On fast days, if I work from the office, I, together with other regulars 
from the nearby buildings, go to daven mincha at a nearby little shul in 
another workplace which has a sepher tora, rather than daven in the 
building next door.

It happened that today (Taanit Ester), the later ashkenazi minyan could 
not open the aron hakodesh, because the person with the key could not be 
found. It is a sephardi style sepher tora that in any case (it is in a case but 
no pun intended) usually stands upright, so it was read through the 
latched bars of the door as they are wide enough to open the sepher up, etc.

It was an unusual situation and there was a bit of confusion of whether 
to say: vayhi binsoa, brich shmay, l'cha hashem before starting and yehallallu 
etc after the haftara as the curtain of the aron had already been drawn.
Also hagba was a bit awkward - but someone said the important thing is 
that everyone sees the text. Is there an issue of chatzitza (barrier) 
here or even for the actual reading?

Am interested to hear if anyone has anything to say on this issue.

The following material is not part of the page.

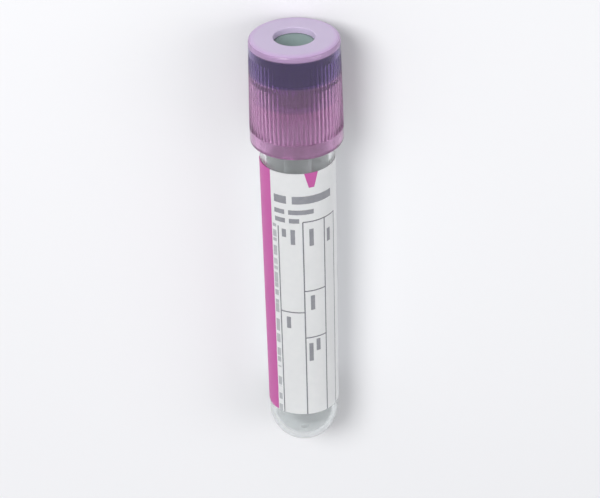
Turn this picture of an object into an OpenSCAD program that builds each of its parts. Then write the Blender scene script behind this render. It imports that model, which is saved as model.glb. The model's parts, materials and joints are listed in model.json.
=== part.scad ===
// Blood collection tube: a round-bottomed clear tube with a paper label, closed by a
// rubber stopper that a translucent ribbed shield holds. Each piece is drawn upright, with
// the tube's lowest point at z = 0, and the whole is then laid down as it comes to rest:
// on its round end and on the rim of the shield's skirt, with the label's print upwards.

/* [Tube] */
// Length of the tube, from its round end to its rim
tube_len = 75; // [65:0.5:100]
// Outside diameter at the rim
rim_d = 13; // [12.6:0.1:16]
// Outside diameter where the round end starts
end_d = 12.4; // [10:0.1:12.6]
// Thickness of the tube's wall
tube_wall = 1.05; // [0.8:0.05:1.4]
// Radius of the rim's two edges
rim_round = 0.35; // [0.1:0.05:0.4]

/* [Label] */
// Height of the label, along the tube
label_len = 50; // [20:1:50]
// Distance from the tube's rim down to the label's top edge
label_drop = 16.4; // [14:0.1:18]
// Thickness of the paper
label_t = 0.1; // [0.06:0.01:0.2]
// Thickness of the glue between paper and tube
glue_t = 0.02; // [0.01:0.01:0.05]
// Width of the clear window that the label leaves at the back
window_w = 5.5; // [3:0.5:12]

/* [Stopper] */
// How far the flange stands out past the tube's rim
flange_lip = 0.35; // [0.25:0.05:0.8]
// Thickness of the flange
flange_h = 5; // [4:0.1:7]
// Radius of the flange's edges
flange_round = 0.3; // [0.1:0.05:0.4]
// Depth that the plug reaches into the tube
plug_len = 4.5; // [4:0.1:8]
// Clearance round the plug in the tube's bore
plug_fit = 0.03; // [0.01:0.01:0.1]
// Height of the plug's lead-in chamfer
plug_lead = 0.6; // [0.2:0.1:1]
// Gap between the flange and the tube's rim
seat_gap = 0.05; // [0.02:0.01:0.2]
// Diameter of the dish in the top
dish_d = 6.2; // [3:0.1:7]
// Depth of the dish
dish_h = 1.2; // [0.4:0.1:2]
// Thickness of the rubber that the needle goes through
septum_h = 3.4; // [2:0.1:4.5]
// Diameter of the hollow underneath, at its mouth
hollow_d = 6.4; // [4:0.1:7.5]
// Draft of the hollow's side, in degrees
hollow_draft = 6; // [1:0.5:8]

/* [Shield] */
// Height of the shield
shield_h = 19.2; // [16:0.1:22]
// Thickness of the flat top
top_t = 1.1; // [0.8:0.05:1.6]
// Thickness of the side wall
shield_wall = 0.8; // [0.7:0.05:1.2]
// Diameter of the needle hole
port_d = 7; // [5:0.1:9]
// Radius of the needle hole's upper edge
port_round = 0.2; // [0.1:0.05:0.4]
// Radius of the top's outer edge
edge_round = 0.75; // [0.3:0.05:1]
// How far the skirt's rim stands out past the top
flare = 0.3; // [0.2:0.05:0.45]
// Gap between the shield and the stopper's flange
pocket_gap = 0.05; // [0.02:0.01:0.1]
// Clearance between the retaining bead and the tube's rim
bead_gap = 0.12; // [0.08:0.01:0.2]
// Height of the retaining bead's land
bead_h = 0.6; // [0.3:0.1:1.2]
// Height of the smooth band above the skirt's edge
band_h = 2.7; // [1.5:0.1:5]
// Number of ribs round the skirt
rib_count = 60; // [40:2:64]
// Radius of the round flutes between the ribs
flute_r = 0.42; // [0.3:0.01:0.5]
// Depth of the flutes at the smooth band
flute_deep = 0.26; // [0.1:0.02:0.3]
// Depth of the flutes at their upper ends
flute_shallow = 0.1; // [0.06:0.02:0.3]
// Distance from the flat top down to the flutes' upper ends
flute_drop = 2.6; // [2:0.1:6]

/* [Hidden] */
$fn = 96;

rim_r = rim_d / 2;
end_r = end_d / 2;
taper = (rim_r - end_r) / (tube_len - end_r);

flange_r = rim_r + flange_lip;
flange_low = tube_len + seat_gap;
flange_top = flange_low + flange_h;
plug_low = flange_low - plug_len;
plug_r = tube_r(plug_low) - tube_wall - plug_fit;
dish_r = dish_d / 2;
dish_ball_r = (dish_r * dish_r + dish_h * dish_h) / (2 * dish_h);
hollow_r = hollow_d / 2;
hollow_depth = flange_top - dish_h - septum_h - plug_low;
hollow_top_r = hollow_r - hollow_depth * tan(hollow_draft);

pocket_r = flange_r + pocket_gap;
pocket_top = flange_top + pocket_gap;
pocket_low = flange_low - pocket_gap;
top_r = pocket_r + shield_wall;
skirt_r = top_r + flare;
shield_top = pocket_top + top_t;
shield_low = shield_top - shield_h;
port_r = port_d / 2;
lip_r = shield_wall / 2;
bead_r = rim_r + bead_gap;
bead_low = pocket_low - bead_h;
lead_in = skirt_r - shield_wall - bead_r;

// The tube lies on the ball of its round end and on the round lip of the skirt, so its axis
// rises towards the shield by the angle of the line that touches both.
lip_out = skirt_r - lip_r;
lip_up = shield_low + lip_r - end_r;
lean = atan2(lip_out, lip_up) - asin((end_r - lip_r) / norm([lip_out, lip_up]));
rest_z = end_r * (1 - sin(lean));
reach_low = end_r * cos(lean) - end_r;
reach_high = (shield_top - edge_round) * cos(lean) + (top_r - edge_round) * sin(lean) + edge_round;

// Outside radius of the tube at a height.
function tube_r(z) = end_r + (z - end_r) * taper;

// Lays an upright piece down: its axis along +X, its local -X side upwards, and the middle
// of the whole part over the origin.
module laid_down() {
    translate([-(reach_low + reach_high) / 2, 0, rest_z])
        rotate([0, 90 - lean, 0])
            children();
}

// Half section of a round-bottomed taper that is open at the top: 'inset' is how far it lies
// inside the tube's outside.
module taper_section(inset, top) {
    intersection() {
        union() {
            translate([0, end_r]) circle(r = end_r - inset);
            polygon([
                [0, end_r], [end_r - inset, end_r], [tube_r(top) - inset, top], [0, top]
            ]);
        }
        square([rim_r * 2, top]);
    }
}

// Half section of the tube's wall, with both edges of its rim rounded.
module tube_section() {
    rim_low = tube_len - rim_round;
    rim_mid_out = rim_r - rim_round;
    rim_mid_in = rim_r - tube_wall + rim_round;
    difference() {
        taper_section(0, rim_low);
        taper_section(tube_wall, tube_len);
    }
    intersection() {
        translate([rim_r - tube_wall, rim_low - rim_round]) square([tube_wall, rim_round * 2]);
        union() {
            translate([rim_mid_out, rim_low]) circle(r = rim_round);
            translate([rim_mid_in, rim_low]) circle(r = rim_round);
            translate([rim_mid_in, rim_low]) square([rim_mid_out - rim_mid_in, rim_round]);
        }
    }
}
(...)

Another question, relating to the boring old normal situation of sepher 
tora being taken out to be read. Should chatzi kaddish be said or not be 
said after ashrei on mincha of fast day according to various minhagim 
and if so or not so, which minhagim say and which minhagim do not say?

David Ziants


From: Stuart Wise <Smwise3@...>
Date: Fri, Feb 22,2013 at 04:01 PM
Subject: Tu BShvat custom  -how many fruits?

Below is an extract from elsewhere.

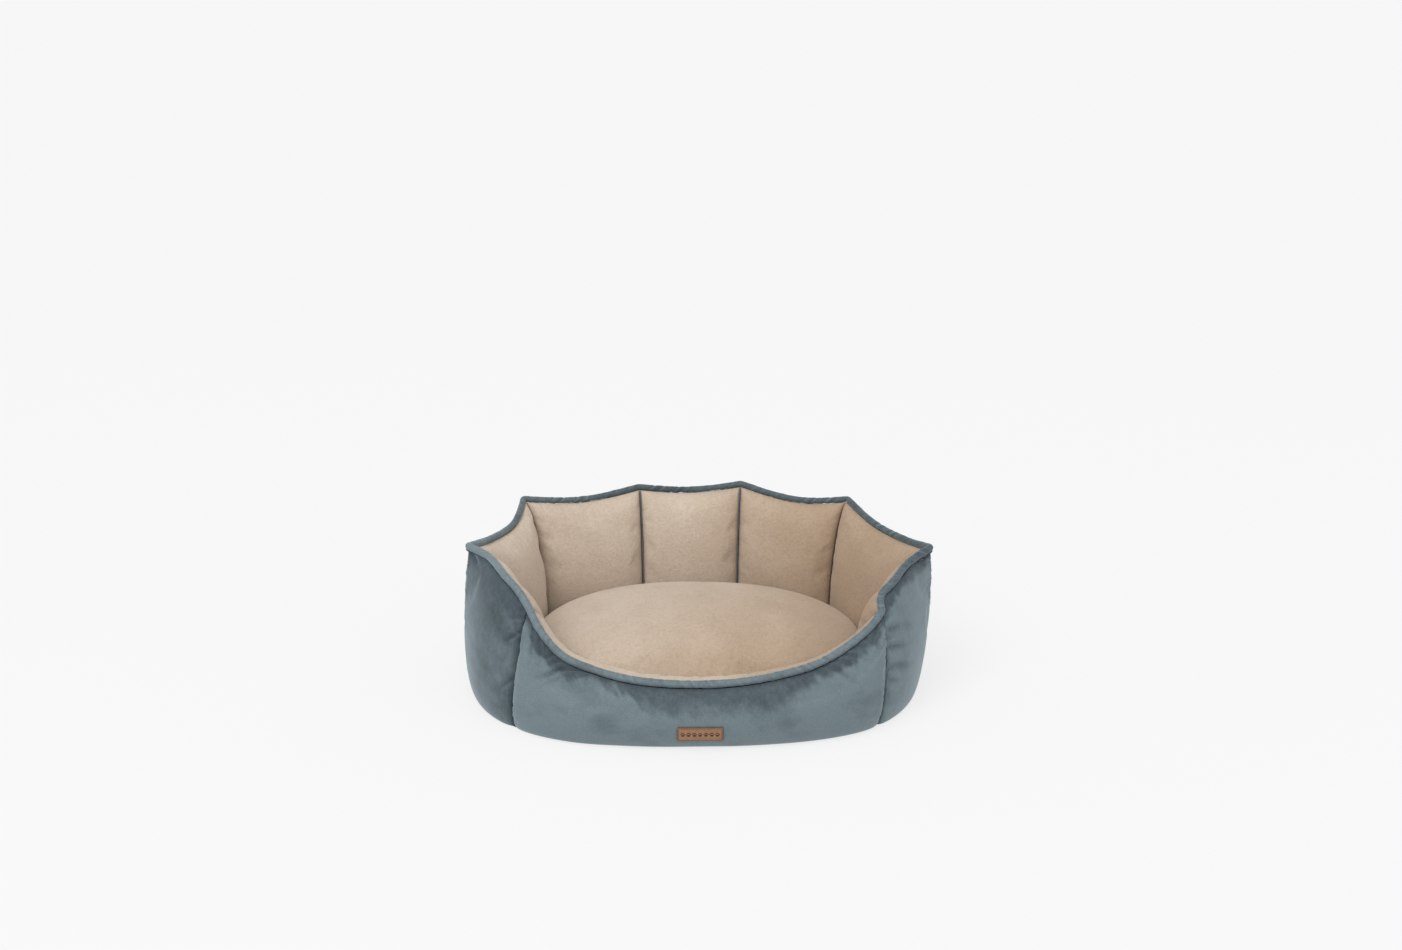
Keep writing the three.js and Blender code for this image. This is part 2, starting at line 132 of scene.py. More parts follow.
def rough(x, y, size, seed, octaves=3):
    """Value noise: random heights on a lattice, eased between with t*t*(3-2t), halved at each octave."""
    total, strength = np.zeros(np.broadcast(x, y).shape), 0.0
    for octave in range(octaves):
        table = np.random.default_rng(seed + octave).uniform(-1, 1, (64, 64))
        a, b = x / size * 2**octave, y / size * 2**octave
        i, j = np.floor(a).astype(int), np.floor(b).astype(int)
        s, t = a - i, b - j
        s, t = s * s * (3 - 2 * s), t * t * (3 - 2 * t)
        pick = lambda p, q: table[p % 64, q % 64]
        low = pick(i, j) * (1 - s) + pick(i + 1, j) * s
        high = pick(i, j + 1) * (1 - s) + pick(i + 1, j + 1) * s
        total += (low * (1 - t) + high * t) / 2**octave
        strength += 1 / 2**octave
    return total / strength


# %% [markdown]
# ## The rim line
#
# Everything hangs on the rim. It is one closed line in space: eight points where chambers meet stand
# out as small ears, the line dips between them, and it scoops low at the front so that a pet can step
# in. Each stretch is a smooth curve through a few points, so the ears stay sharp where stretches meet.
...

David Ziants wrote (MJ 61#67):

> When I grew up in the UK during 60s and 70s, I was taught that the custom was 
> to eat 15 types of fruit - specifically, tree fruit - which makes sense because  
> the date in the Mishneh is Rosh HaShanna L'Ilanot(New Year for Trees).
> Nowadays, in Israel, it seems that traditional custom is to eat 30 types of
> fruit. Also, people seem to be more lax in including seasonable non-tree fruit
> like banana, pineapple, etc.
> What is really the traditional number of fruit? Are the sources only from
> kabbala books or is this documented as mainstream halacha/minhag? Was 15 used
> in Europe as a compromise because it was hard to find more than that, and 30
> really is the stipulated number, or has 15 fruit also got a well-based source?
Quite honestly, I never grew up with a minhag of eating 15 fruits, let  
alone 30. Are they to be consumed all at once? Given that Jewry was located 
mostly in Europe for a few centuries, where would they have gotten such a 
number  of fruit in the middle of the winter? Even in Israel, 30 would be an 
astounding  number.
Stuart Wise


From: Carl Singer <carl.singer@...>
Date: Mon, Feb 25,2013 at 02:01 PM
Subject: Who Says So!

One of the challenges of the internet is information overload.

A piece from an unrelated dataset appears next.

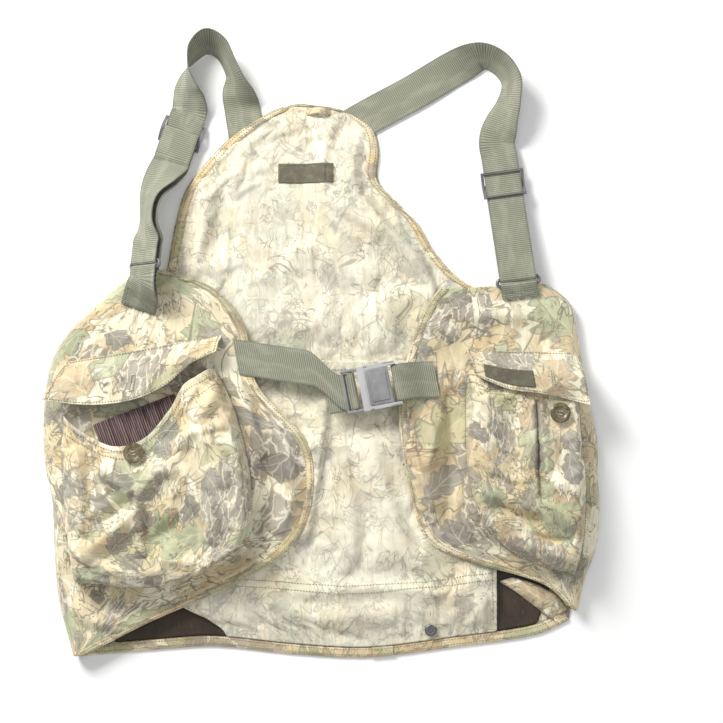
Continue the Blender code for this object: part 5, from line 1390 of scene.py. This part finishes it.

A few weeks ago when, on Erev Shabbos, storms were predicted locally
(Passaic, NJ), several Rebbaim saw fit to disseminate their rulings
(opinions) on whether it would be OK to use the Eruv on Shabbos.
Some of the Rebbaim who sent email were Rabbis of known congregations here
in town, others were not.

I was taken aback because this is NOT the halachic process.  If one has a
question of fact one can ask an expert -- perhaps, in this case the chair
of the eruv committee.  If one has a question of halacha one should ask
their Posek - likely the Rav of their shul.

Since Passaic does not have a Shtut Rav (community Rabbi), is it overly
rebellious to ignore pronouncements from other Rabbaim as psak -- and
consider them only as "nice to know"?